There are hexagonal niches built into the walls, three to the left and three to
the right, large enough for a man to easily stand within. Midway down the
corridor, the floor is marked with a large crimson hexagon 20 feet across –
above it, the ceiling disappears into a 20-foot-square shaft of unknown height.
The
hexagonal niches to east and west are all one-way gates into other worlds.
Anything tossed into them is lost, unless the character passes through the gate
to recover it – and then, he must find some other way home! If Arvind is with
the characters, he will caution them about the gates, but he is evasive about
the source of his knowledge.”
Characters
exploring these niches have wound up in other adventures – The Weird Worm-Ways of Saturn,
The
Giggling Deep, Lamentations of the Gingerbread Princess,
and others. They also allow the judge to introduce PCs to the worlds of Mutant
Crawl Classics, The Umerican Survival Guide, Star
Crawl, DCC Lankhmar, or whatever else the judge desires. A judge who
wants to include more treasure can do so here, and can include a gate wherever
it is located that allows the PCs to return.
But this
room contains a real trap:
“The hexagon
on the floor is different: it triggers a vortex that can pull a man-sized
creature (or two halflings, etc.) 30’ up the shaft to another gate. This one is
twoway and leads into the atmosphere of a super-heated gas giant. Any character
passing through the gate drops back down 1d4 rounds later – charred and asphyxiated.
The vortex
draws a creature up at the rate of 5’ per round and can be defeated simply by
adding another creature to the glyph – if there are more creatures than it can
draw, the vortex collapses. Creatures that are 10’ or higher when this is
discovered suffer falling damage as usual.”
Rooms are 15’
high in the complex, which gives three rounds where the victim is clearly
visible to rescue them. Thereafter, to see the victim, characters must enter
the hex…automatically defeating the trap. What could have happened should be
clear to the players, at least as a general outcome – the PC was heading up to
a gate. That it did not happen should also be, by far, the most common
outcome.
What happens
next is either (1) the Squonk escapes with a potential new body, and the PCs
follow it through a gate to recover their own, or (2) the PCs defeat the Squonk
and go on to the last room. If the PCs just enter the room, it will kill
them. Hopefully, though, by this time they have learned that just entering
rooms in this place isn’t a good idea. There is a way to disarm the trap (DC 15,
or 35-60% likely for a Thief who does not spend Luck). Using a pole, or
throwing something into the room, is almost certain to discover the trap as
well.
In the end,
the PCs can gain just over 3,000 gp worth of gems, but doing so causes the
archway leading from the room to “permanently becomes a gate leading to any
location the judge desires – this is Yona’s last vengeance, so the judge should
choose somewhere interesting.” This also deactivates the remaining gates, which
some players might think of as a greater treasure than the gems. I have had
players decide that the Tomb, with traps and gates intact, would make a great
lair for themselves!
Conclusion
I have run
this a number of times, and some of the players who have encountered it have
been relatively new gamers (in every sense of the word; some were kids). In
each case, the adventure worked as I had intended it to. Rather than being a
series of “fuck you”s to the players, it is a series of terrible things that
the players can resolve with wit and daring, allowing them to give a rousing
series of triumphant “fuck you”s to the judge after surviving yet another trap
which was clearly not meant to be
survived (from their standpoint).
And that is,
for a player, perhaps one of the best feelings you can have. You were “meant”

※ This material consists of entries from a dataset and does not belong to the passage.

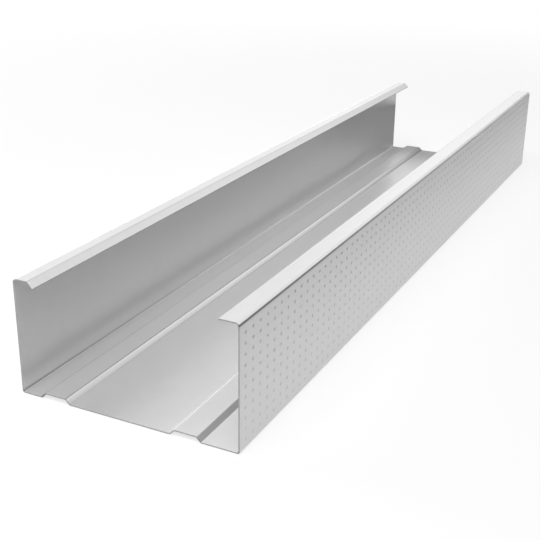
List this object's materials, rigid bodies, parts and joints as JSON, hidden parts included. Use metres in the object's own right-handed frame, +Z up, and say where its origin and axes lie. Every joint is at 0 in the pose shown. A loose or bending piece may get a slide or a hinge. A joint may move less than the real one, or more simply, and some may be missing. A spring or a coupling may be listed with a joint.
{
  "type": "steel stud",
  "caption": "C-section wall stud rolled from thin galvanized steel sheet, with a ribbed web, one wide and one narrow flange and inturned lips.",
  "frame": {"origin": "centre of the bottom of the bounding box: under the middle of the web, halfway along the stud", "axes": "+X across the web towards the wide flange, +Y along the stud, +Z up from the web's back to the lips"},
  "size_m": [0.0938, 0.408, 0.0498],
  "materials": {
    "galvanized_steel": "galvanized, satin"
  },
  "bodies": {
    "root": {"steel_stud": "galvanized_steel"}
  },
  "joints": []
}
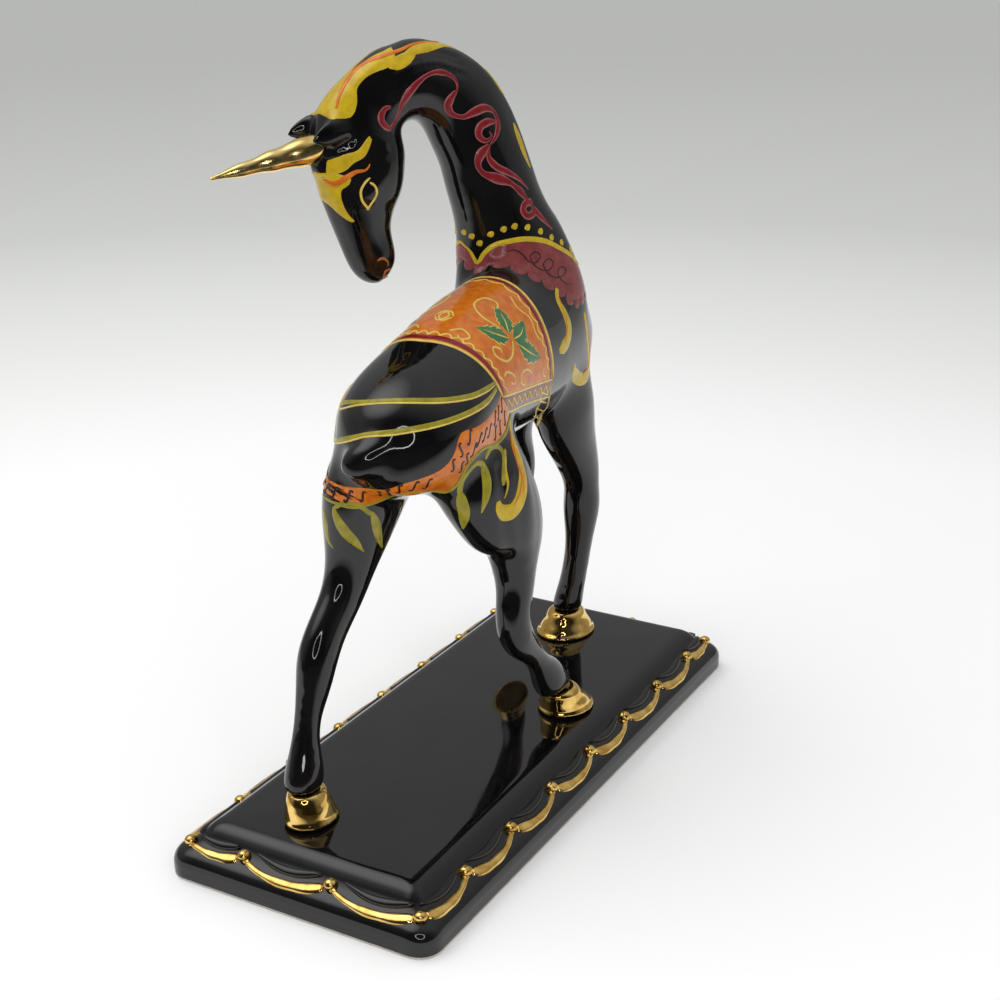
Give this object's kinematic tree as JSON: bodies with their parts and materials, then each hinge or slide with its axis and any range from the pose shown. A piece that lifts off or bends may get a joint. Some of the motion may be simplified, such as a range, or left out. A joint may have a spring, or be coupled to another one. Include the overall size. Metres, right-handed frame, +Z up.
{
  "type": "unicorn figurine",
  "caption": "Walking unicorn in glossy black ceramic with a spiral gilded horn, gilded hooves and bright painted trappings, on an oblong black plinth edged with a gilded garland.",
  "frame": {"origin": "centre of the plinth's flat underside, on the surface that it stands on", "axes": "+X the way that the unicorn walks, along the plinth's length; +Y to the unicorn's left; +Z up"},
  "size_m": [0.18, 0.0902, 0.1969],
  "materials": {
    "black_glaze": "gloss",
    "plinth_glaze": "gloss",
    "gilding": "gold lustre",
    "gilded_relief": "gold lustre"
  },
  "bodies": {
    "figurine": {"forelock": "black_glaze", "garland_front_1": "gilded_relief", "garland_front_2": "gilded_relief", "garland_front_3": "gilded_relief", "garland_left_1": "gilded_relief", "garland_left_2": "gilded_relief", "garland_left_3": "gilded_relief", "garland_left_4": "gilded_relief", "garland_left_5": "gilded_relief", "garland_left_6": "gilded_relief", "garland_left_7": "gilded_relief", "garland_left_8": "gilded_relief", "garland_rear_1": "gilded_relief", "garland_rear_2": "gilded_relief", "garland_rear_3": "gilded_relief", "garland_right_1": "gilded_relief", "garland_right_2": "gilded_relief", "garland_right_3": "gilded_relief", "garland_right_4": "gilded_relief", "garland_right_5": "gilded_relief", "garland_right_6": "gilded_relief", "garland_right_7": "gilded_relief", "garland_right_8": "gilded_relief", "head": "black_glaze", "horn": "gilding", "left_ear": "black_glaze", "left_fore_hoof": "gilding", "left_fore_leg": "black_glaze", "left_hind_hoof": "gilding", "left_hind_leg": "black_glaze", "mane": "black_glaze", "neck": "black_glaze", "plinth": "plinth_glaze", "right_ear": "black_glaze", "right_fore_hoof": "gilding", "right_fore_leg": "black_glaze", "right_hind_hoof": "gilding", "right_hind_leg": "black_glaze", "tail": "black_glaze", "trunk": "black_glaze"}
  },
  "joints": []
}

to fail, but you succeeded anyway. Don’t believe me? Read some accounts of how
player ingenuity conquered various tournament scenarios, from the very first Gen Con tournament to the very last.
Consider all the weird (and brilliant!) plans players come up with to defeat
obvious meat grinders in various funnel adventures.
At least
twice I’ve come up with solutions to in-game problems that left gaming legend Brendan LaSalle having to wing the
repercussions of my solutions…and I have to say, that is some of the best
gaming I have ever experienced from the players’ side of the screen. I don’t
know if our solution to the Damn Tasty! playtest last Gary Con was expected or not, but when
the players think they are being clever (as we did!) it is the wise GM who
avoids disabusing them of that notion.
But maybe
what I was trying to do wasn’t clear from the writing. I therefore would like
to open this up. Have you run or played in Tomb of the Squonk? If so, how did
it go for your group? Feel free to tell me if I am really off-base here!